Pero al oficial Jim Arnaud uno acaba cogiéndole cariño. Por su idiocia desacomplejada. Por su afán de superación histérico. Por su sentido de la extravagancia. Por estar fatal y no hacer nada por tratar de disimularlo.
Y así llegamos a la más redonda de estas comedias-trastorno: The Beach Bum (2019), de Harmony Korine. A Korine ya lo conocemos… y si no, os le presento: proselitista de la cochambre, enamorado de lo bizarro, de ese trash genuino que emana de los nuevos ricos, de las piscinas con hinchables flotando inertes, de mujeres con ídems, colgados carismáticos y tarados que hacen de la falta de rubor y vergüenza sus señas de identidad y artisteo.
En este último… ejem… (¿proyecto?) suyo encuentra un cómplice de excepción en Matthew McConaughey, al que todo le lleva importando una mierda desde sus mismísimos comienzos como actor (a su filmografía me remito) y el resultado no podía ser otro más que este: un miedo y asco en Miami con desfile de infraseres salidos de los descartes de Las Kardashians. Canela fina no apta para almas sensibles.
Aquí me podría poner digno y deciros que la película es un insulto a la razón y bla, bla, bla. Pero qué demonios, ¡cómo la disfrutó mi escaso intelecto! Una fumada de hora y media con ritmo a lo circuito de Le Mans: sucederse de vueltas y momentazos Jackass, de atentados contra desconocidos y contra la autoridad competente, el pudor y la respetabilidad.
The Beach Bum es lamentable. Posiblemente. Pero no deja de ser un fiel reflejo de este mundo abocado a la trivialidad y la estupidez en formato trending topic.
Coda: el indie no indie
Concluyó el festival con la insulsa Seberg (Benedict Andrews, 2020), que me sirve de epílogo y de moraleja. Porque estamos ante la definición de lo que no es cine independiente: el clásico, torpe y reiterativo anti-biopic norteamericano. Coges a un personaje fascinante, te centras en sus 2 o 3 peores años de existencia y levantas acta de su via crucis, martirologio y subida a los cielos. Todo con un tono elegíaco, desde la distancia y la admiración incondicional.
De la musa de la nouvelle vague a Benedict Andrews sólo le interesa su controvertido paso por los EEUU, donde le da por apoyar la causa de los Panteras Negras como le hubiese podido dar por la cienciología (que no digo yo que la Jean no tuviese sus inquietudes sociales y políticas; afirmo, simplemente, que la absoluta falta de profundidad de la propuesta la convierte en una star superficial y veleidosa).

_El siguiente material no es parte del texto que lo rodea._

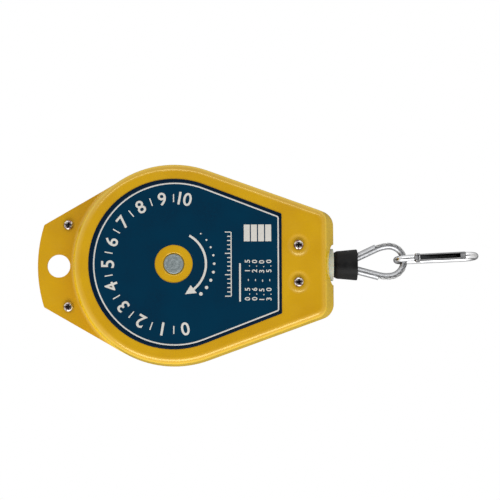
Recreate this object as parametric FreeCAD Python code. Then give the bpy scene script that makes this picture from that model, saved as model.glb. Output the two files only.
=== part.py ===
"""Spring balancer for light hand tools: a rope drum with a flat spiral spring, in a two-shell sheet housing.

Frame: millimetres, +Z up as the balancer hangs, the front with the rating plate faces -Y, and the origin
is the centre of the hanging hole, on the plane where the two shells meet.
"""
import FreeCAD, Part
import math
import os

V = FreeCAD.Vector
X_AXIS = V(1, 0, 0)
Y_AXIS = V(0, 1, 0)
Z_AXIS = V(0, 0, 1)
FRONT = -1
REAR = 1

# ---- Housing -------------------------------------------------------------------------------------
SHAFT_DROP = 82.7           # hanging hole down to the shaft axis
SHELL_ROUND_R = 72.0        # round part of the outline, about the shaft
SHELL_TAPER_DEG = 19.8      # lean of the straight sides below the round part
SHELL_END_DROP = 113.4      # shaft axis down to the bottom edge
SHELL_CORNER_R = 11.0
HALF_DEPTH = 24.0           # parting plane to the outside of each face
SHEET = 1.5
SIDE_RUN = 2.1              # how far the drawn wall leans in, over its depth, at the sides
END_RUN = 7.0               # and at the bottom end
FACE_CORNER_R = 8.5
EDGE_R = 5.0                # rolled edge between wall and face
TAB_TOP_R = 97.6            # top edge of the hanging tab, about the shaft
TAB_SIDE_DEG = 30.0
TAB_CORNER_R = 2.0
TAB_ROOT_R = 3.0            # hollow between the tab and the drawn wall
HANG_HOLE_R = 8.2
TAB_SCREW_X = 29.2
TAB_SCREW_LIFT = 9.9        # tab screws above the round part of the outline
GUIDE_SCREW_X = 13.0
GUIDE_SCREW_INSET = 25.8    # guide screws above the bottom edge
DIMPLE_R = 9.0              # soft dimple round each guide screw
DIMPLE_SEAT_R = 4.2         # its flat seat
DIMPLE_DEPTH = 0.8
DIMPLE_ENTRY = 0.03         # its outer curve starts this far off the sheet's surface
OUTLET_R = 14.6             # opening for the rope guide in the bottom wall
OUTLET_DEPTH = 20.0
COLLAR_LENGTH = 4.0         # drawn collar that carries the shaft
COLLAR_WALL = 1.6
COLLAR_LEAD_R = 1.5

# ---- Rating plate --------------------------------------------------------------------------------
LABEL_THICKNESS = 0.4
LABEL_ROUND_R = 59.8
LABEL_TAPER_DEG = 21.0
LABEL_END_DROP = 75.7
LABEL_CORNER_R = 1.0
LABEL_HOLE_R = 13.3

# ---- Screws and nuts -----------------------------------------------------------------------------
SCREW_R = 2.0
SCREW_HEAD_R = 3.5
SCREW_HEAD_H = 2.6
SCREW_CLEARANCE = 0.25
DRIVE_SLOT_W = 1.1
DRIVE_SLOT_L = 3.8
DRIVE_DEPTH = 1.4
NUT_FLATS = 7.0
NUT_H = 3.2
THREAD_SHOW = 1.4           # thread that stands out of its nut
HEAD_ROUND = 0.6            # share of a pan head's height that its rim rounds

# ---- Shaft and ratchet ---------------------------------------------------------------------------
RUNNING = 0.06              # radial running clearance
FACE_GAP = 0.3              # axial gap between pieces that turn past each other
SHAFT_FRONT_R = 7.0
SHAFT_ARBOR_R = 8.0
SHAFT_REAR_R = 6.0
SHAFT_PROUD = 0.6           # front end beyond the face
SHAFT_CHAMFER = 0.6
HEX_FLATS = 10.0
HEX_PROUD = 12.0            # adjusting hexagon beyond the rear face
RATCHET_TEETH = 12
RATCHET_TIP_R = 15.0
RATCHET_ROOT_R = 12.6
RATCHET_THICKNESS = 3.5
CLIP_R = 8.4
CLIP_THICKNESS = 1.0
CLIP_GROOVE_R = 4.4
CLIP_SIDE_GAP = 0.1         # groove wider than the clip
CLIP_MOUTH_R = 3.5          # half width of the clip's open side
PAWL_SHEET = 1.0
PAWL_HEIGHT = 5.0
PAWL_LENGTH = 24.0
PAWL_LEAN_DEG = 18.0
PAWL_FOOT = 12.0
RIVET_R = 1.5
RIVET_HEAD_R = 2.7
RIVET_HEAD_ROUND = 1.0
RIVET_TAIL_R = 2.4
RIVET_TAIL_H = 0.8
PAWL_OFFSET = 7.2           # how far out the pawl's foot lies from its tip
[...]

La Seberg se nos retrata como una activista cool que hace suyas causas ajenas en un tiempo récord (el que tarda en pisar territorio estadounidense) y monta saraos con revolucionarios en su mansión de Los Ángeles. Aunque evidentemente no se pretenda, la sensación es de diletante aburrida, de niña bien hastiada que le hace la peineta a papá en los postres. Tampoco ayuda la interpretación de Kristen Stewart, llena de sus tics habituales: media sonrisa, introversión, “esto me supera”, cara de depresión en ciernes…
Atropellada, sin intención alguna de explorar las posibilidades de la supuesta homenajeada y con un invitado de piedra (el agente del FBI que interviene en las escuchas y que viene a ser una versión insípida del protagonista de La vida de los otros (Florian Henckel von Donnersmarck, 2006)), Seberg naufraga en lo que viene siendo el decálogo del cine independiente: sin imaginación, sin capacidad para la evocación, sin encanto y sin rumbo. Digna de Hollywood, vamos.